Several shady things are happening in the Sunshine State. First, someone (gee, who?) has been impersonating county election officials and sending official-looking letters to non-white voters in 23 Florida counties to discourage voting by non-citizens. The forgeries, dated October 18, have an American flag and eagle in the lefthand corner, a title that says, “Supervisor of Elections” and tells recipients to “please stop by our main office with any original documentation that demonstrate U.S. citizenship. Do not mail these documents.” (Their italics).

They also suggest scheduling “an administrative hearing” and enclose a “Voter Eligibility Form” that must filed “within 15 days of receipt. Failure to submit this form within fifteen (15) days will result in removal of your name from voter registration rolls[and you] may be subject to arrest, imprisonment and/or other criminal sanctions.” (Their bold lettering).

The Florida Department of State and FBI is theoretically investigating these letters, according to Florida news reports. However, considering that Florida’s Tea Party Gov. Rick Scott earlier this year falsely said that more than 180,000 non-citizens were on the state’s voter rolls, it would be naïve to think that anything substantive will come from the state’s part of that effort. According to the FBI’s Tampa office, the letters were mailed from Washington state, Businessweek reported.    

The voter intimidation letters are not the only Florida voter scam. Some Floridians have also reported receiving “phone calls about casting a ballot by phone and wromg voting hours,” the Secretary of State’s October 22 press release said. 

The nuts and bolts of Florida elections are run by county supervisors, not the statewide election officials—who, in contrast, maintain the statewide voter lists.
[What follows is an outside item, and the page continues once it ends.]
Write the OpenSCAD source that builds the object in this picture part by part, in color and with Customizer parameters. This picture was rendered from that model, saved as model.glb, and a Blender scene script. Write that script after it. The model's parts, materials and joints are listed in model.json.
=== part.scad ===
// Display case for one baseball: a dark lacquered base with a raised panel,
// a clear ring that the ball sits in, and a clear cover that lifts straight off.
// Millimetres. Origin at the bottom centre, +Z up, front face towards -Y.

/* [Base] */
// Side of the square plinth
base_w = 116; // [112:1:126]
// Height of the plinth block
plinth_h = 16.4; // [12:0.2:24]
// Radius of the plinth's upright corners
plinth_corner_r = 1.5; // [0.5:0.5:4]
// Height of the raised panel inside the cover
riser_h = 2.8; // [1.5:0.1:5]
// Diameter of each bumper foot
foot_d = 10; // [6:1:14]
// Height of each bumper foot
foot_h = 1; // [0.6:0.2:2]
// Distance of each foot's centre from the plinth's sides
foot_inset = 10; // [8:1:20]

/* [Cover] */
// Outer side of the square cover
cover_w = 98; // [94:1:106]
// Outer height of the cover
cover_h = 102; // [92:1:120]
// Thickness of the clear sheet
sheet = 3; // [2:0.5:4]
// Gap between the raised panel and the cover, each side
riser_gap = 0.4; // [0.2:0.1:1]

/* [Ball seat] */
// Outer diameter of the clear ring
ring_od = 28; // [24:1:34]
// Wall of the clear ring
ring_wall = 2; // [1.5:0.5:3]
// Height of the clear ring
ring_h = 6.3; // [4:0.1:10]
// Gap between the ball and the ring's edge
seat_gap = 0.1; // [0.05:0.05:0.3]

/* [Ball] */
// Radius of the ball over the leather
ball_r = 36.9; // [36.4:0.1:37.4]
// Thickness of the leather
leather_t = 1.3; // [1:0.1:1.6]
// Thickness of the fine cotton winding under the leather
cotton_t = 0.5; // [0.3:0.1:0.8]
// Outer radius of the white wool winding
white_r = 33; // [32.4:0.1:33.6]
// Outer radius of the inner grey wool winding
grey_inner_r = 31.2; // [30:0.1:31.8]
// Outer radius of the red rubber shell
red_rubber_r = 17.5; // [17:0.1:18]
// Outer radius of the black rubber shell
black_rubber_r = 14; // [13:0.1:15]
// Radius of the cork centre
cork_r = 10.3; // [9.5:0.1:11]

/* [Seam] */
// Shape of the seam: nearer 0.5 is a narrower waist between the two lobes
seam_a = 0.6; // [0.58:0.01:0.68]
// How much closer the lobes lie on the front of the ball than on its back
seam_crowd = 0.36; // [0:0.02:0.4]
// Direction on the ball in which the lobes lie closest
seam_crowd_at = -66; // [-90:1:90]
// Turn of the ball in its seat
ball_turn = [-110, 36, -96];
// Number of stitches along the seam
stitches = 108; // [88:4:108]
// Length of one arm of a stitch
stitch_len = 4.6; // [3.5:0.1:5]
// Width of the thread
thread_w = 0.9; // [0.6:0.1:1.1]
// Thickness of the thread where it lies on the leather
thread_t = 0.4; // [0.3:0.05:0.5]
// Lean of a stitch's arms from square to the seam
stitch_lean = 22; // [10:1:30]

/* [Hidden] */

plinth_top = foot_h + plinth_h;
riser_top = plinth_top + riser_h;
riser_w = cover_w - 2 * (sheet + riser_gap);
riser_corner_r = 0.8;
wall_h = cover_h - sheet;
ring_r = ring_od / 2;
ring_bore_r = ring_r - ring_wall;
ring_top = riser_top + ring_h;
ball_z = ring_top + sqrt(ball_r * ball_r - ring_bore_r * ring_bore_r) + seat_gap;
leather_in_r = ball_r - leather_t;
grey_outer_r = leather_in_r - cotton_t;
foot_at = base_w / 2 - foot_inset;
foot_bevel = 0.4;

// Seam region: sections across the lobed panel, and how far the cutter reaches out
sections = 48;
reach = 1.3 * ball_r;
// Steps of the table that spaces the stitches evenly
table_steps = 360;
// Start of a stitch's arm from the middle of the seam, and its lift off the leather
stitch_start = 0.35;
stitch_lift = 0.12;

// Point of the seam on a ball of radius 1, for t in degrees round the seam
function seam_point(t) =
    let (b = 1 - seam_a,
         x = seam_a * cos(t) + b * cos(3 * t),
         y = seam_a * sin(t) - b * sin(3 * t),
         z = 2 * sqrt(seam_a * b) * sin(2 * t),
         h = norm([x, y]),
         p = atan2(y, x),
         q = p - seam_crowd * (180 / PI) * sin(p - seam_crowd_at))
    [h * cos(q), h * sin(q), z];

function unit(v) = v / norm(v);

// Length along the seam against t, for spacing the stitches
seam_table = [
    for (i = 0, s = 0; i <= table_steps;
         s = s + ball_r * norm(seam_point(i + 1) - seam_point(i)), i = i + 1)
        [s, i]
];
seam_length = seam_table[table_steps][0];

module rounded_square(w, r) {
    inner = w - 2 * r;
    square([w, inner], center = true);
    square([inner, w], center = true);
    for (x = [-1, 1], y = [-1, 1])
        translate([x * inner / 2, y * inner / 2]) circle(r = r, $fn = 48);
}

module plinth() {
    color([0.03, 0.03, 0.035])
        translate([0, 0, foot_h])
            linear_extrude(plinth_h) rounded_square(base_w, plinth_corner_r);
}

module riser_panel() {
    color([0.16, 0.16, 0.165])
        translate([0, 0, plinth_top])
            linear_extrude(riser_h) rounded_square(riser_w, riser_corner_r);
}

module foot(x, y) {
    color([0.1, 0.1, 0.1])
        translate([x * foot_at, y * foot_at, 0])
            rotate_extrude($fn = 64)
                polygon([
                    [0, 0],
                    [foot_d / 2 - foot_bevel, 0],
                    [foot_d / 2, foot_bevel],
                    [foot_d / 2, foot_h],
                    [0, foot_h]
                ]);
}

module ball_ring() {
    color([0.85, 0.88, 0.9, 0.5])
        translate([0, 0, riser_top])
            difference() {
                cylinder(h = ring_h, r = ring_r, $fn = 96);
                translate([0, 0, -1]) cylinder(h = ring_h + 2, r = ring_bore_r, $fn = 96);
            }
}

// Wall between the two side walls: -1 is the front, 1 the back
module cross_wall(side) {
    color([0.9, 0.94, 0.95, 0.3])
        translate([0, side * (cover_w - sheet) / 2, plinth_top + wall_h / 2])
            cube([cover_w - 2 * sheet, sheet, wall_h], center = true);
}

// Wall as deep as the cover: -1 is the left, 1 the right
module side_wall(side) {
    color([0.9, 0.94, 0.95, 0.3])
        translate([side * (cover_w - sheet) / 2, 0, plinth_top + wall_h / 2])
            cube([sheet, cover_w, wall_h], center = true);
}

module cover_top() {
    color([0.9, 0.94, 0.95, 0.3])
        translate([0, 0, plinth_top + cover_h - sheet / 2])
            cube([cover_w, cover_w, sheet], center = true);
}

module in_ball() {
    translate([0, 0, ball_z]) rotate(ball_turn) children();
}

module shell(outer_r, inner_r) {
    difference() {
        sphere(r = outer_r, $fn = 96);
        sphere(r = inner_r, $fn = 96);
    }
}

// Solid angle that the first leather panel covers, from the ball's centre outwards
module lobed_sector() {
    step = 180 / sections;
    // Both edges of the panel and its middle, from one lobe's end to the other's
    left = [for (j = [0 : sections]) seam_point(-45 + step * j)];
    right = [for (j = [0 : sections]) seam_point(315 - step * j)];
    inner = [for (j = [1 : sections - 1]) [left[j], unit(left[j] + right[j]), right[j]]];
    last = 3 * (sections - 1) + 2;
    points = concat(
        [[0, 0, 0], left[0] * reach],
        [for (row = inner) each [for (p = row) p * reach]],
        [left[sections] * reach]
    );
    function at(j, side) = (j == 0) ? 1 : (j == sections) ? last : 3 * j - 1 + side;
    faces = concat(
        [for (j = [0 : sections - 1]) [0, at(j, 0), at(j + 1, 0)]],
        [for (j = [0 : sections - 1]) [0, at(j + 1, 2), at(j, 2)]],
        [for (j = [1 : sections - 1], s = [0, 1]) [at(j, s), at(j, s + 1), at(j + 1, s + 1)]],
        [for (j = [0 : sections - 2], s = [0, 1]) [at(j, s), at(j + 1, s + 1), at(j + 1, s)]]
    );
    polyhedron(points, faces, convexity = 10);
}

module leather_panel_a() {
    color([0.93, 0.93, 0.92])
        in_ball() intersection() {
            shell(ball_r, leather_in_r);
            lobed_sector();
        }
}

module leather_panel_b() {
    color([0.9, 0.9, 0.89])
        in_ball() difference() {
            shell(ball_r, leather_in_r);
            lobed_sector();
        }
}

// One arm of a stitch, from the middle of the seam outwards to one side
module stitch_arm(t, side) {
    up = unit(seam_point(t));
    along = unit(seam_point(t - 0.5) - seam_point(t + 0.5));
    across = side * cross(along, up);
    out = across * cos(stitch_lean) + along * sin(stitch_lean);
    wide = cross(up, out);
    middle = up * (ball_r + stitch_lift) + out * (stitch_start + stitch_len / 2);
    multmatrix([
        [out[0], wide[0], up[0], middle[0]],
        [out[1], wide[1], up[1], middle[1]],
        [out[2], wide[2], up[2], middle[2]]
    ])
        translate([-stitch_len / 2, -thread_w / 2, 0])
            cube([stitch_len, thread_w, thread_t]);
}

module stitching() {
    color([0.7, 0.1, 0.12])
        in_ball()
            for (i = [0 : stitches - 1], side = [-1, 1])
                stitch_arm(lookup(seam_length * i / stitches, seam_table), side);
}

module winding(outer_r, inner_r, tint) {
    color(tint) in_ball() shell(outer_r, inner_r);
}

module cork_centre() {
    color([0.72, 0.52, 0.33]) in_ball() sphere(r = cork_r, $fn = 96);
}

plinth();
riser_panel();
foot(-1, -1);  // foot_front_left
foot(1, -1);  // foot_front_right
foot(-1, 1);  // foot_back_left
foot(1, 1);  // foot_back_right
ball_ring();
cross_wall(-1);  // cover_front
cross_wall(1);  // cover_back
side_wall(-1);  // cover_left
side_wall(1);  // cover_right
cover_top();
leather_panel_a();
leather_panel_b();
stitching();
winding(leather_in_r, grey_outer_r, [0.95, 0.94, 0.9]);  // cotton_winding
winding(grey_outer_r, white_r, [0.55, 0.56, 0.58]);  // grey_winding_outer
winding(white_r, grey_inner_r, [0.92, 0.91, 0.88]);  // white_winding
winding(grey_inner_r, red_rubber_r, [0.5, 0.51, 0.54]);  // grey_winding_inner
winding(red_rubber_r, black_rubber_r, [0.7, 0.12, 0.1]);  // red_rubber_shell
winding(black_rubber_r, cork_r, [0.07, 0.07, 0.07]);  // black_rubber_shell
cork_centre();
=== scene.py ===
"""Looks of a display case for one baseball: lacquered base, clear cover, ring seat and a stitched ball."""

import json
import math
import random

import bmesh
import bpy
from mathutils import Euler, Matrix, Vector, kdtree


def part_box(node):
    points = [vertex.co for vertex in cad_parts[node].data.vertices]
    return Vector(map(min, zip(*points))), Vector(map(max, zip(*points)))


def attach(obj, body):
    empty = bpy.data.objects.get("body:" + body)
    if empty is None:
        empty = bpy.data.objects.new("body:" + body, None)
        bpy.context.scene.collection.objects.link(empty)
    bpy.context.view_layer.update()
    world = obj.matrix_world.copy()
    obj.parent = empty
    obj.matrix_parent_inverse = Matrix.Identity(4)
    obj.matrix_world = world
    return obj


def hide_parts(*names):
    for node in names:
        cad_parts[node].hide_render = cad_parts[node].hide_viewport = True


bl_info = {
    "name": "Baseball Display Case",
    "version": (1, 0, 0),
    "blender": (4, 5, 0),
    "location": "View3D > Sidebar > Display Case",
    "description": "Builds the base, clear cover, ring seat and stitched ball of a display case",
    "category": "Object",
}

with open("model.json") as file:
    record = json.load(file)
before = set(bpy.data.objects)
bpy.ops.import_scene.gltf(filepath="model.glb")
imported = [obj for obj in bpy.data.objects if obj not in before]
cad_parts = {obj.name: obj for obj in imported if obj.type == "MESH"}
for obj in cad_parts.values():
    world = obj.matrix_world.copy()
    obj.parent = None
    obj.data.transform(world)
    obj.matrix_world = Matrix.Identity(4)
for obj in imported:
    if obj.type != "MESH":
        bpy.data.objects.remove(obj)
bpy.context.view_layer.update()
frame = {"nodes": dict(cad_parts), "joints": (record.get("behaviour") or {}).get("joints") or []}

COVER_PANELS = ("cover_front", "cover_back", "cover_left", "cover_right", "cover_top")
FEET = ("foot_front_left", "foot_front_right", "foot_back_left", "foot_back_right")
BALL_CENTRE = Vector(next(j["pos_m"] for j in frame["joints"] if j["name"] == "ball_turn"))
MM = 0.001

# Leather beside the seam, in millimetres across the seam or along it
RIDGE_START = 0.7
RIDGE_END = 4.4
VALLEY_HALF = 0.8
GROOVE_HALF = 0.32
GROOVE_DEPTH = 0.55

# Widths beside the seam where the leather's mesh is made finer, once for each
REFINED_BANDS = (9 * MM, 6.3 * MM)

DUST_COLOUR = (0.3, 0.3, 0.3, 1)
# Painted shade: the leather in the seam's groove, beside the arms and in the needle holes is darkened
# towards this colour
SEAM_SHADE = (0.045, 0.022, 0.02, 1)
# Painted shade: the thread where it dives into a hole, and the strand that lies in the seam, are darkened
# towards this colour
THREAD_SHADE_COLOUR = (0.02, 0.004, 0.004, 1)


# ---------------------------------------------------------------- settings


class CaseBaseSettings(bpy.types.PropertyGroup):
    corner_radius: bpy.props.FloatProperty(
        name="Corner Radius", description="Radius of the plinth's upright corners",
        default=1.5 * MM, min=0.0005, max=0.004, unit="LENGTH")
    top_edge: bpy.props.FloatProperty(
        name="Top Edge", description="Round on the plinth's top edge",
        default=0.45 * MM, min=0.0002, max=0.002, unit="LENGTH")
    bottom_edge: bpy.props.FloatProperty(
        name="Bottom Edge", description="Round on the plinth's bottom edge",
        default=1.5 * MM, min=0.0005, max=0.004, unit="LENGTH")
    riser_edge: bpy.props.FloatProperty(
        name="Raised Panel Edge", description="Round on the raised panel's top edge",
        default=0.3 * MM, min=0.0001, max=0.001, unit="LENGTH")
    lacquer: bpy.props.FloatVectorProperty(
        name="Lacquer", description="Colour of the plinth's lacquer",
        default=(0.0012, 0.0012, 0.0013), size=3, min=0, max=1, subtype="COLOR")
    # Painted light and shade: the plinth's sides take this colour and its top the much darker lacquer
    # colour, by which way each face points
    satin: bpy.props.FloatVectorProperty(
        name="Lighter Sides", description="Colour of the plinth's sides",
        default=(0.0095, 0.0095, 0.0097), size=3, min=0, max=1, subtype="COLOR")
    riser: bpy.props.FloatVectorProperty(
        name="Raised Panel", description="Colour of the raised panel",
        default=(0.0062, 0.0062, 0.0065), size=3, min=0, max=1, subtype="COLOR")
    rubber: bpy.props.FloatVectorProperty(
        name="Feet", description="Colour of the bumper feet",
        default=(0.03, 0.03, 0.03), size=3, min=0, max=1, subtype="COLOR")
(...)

In Palm Beach County, the supervisor recently discovered that a vendor misprinted 27,000 absentee ballots that would not be read by electronic scanners because of their page alignment. While that has raised more than a few eyebrows, that office has hired a team of workers to copy the misprinted ballots that hae been returned so they can be counted.     


Some of these same kind of voter snares have also been seen in Ohio. The correlary in Ohio to Florida’s forged non-citizen voter intimidation letters have been billboards that that have run in 145 locations in Cleveland, Columbus (and in Milwaukee, Wisconsin). Voting rights activists launched a campaign to pressure Clear Channel Outdoor to take down the billboards— which did—but they still delivered their message: warning of prison time and a $10,000 fine for voter fraud.

Another eyebrow-raising ‘error’ also was recently discovered in Ottawa County, Ohio, where the Board of Elections mailed a post card to 2,200 people—equal to 7 percent of the county’s 30,000 registered voters—saying Election Day was Thursday, November 8, not Tuesday the sixth. The county, which is near Toledo, voted 52 percent for Barack Obama in 2008, suggesting the ‘error’ was an effort to tilt a blue county into the red.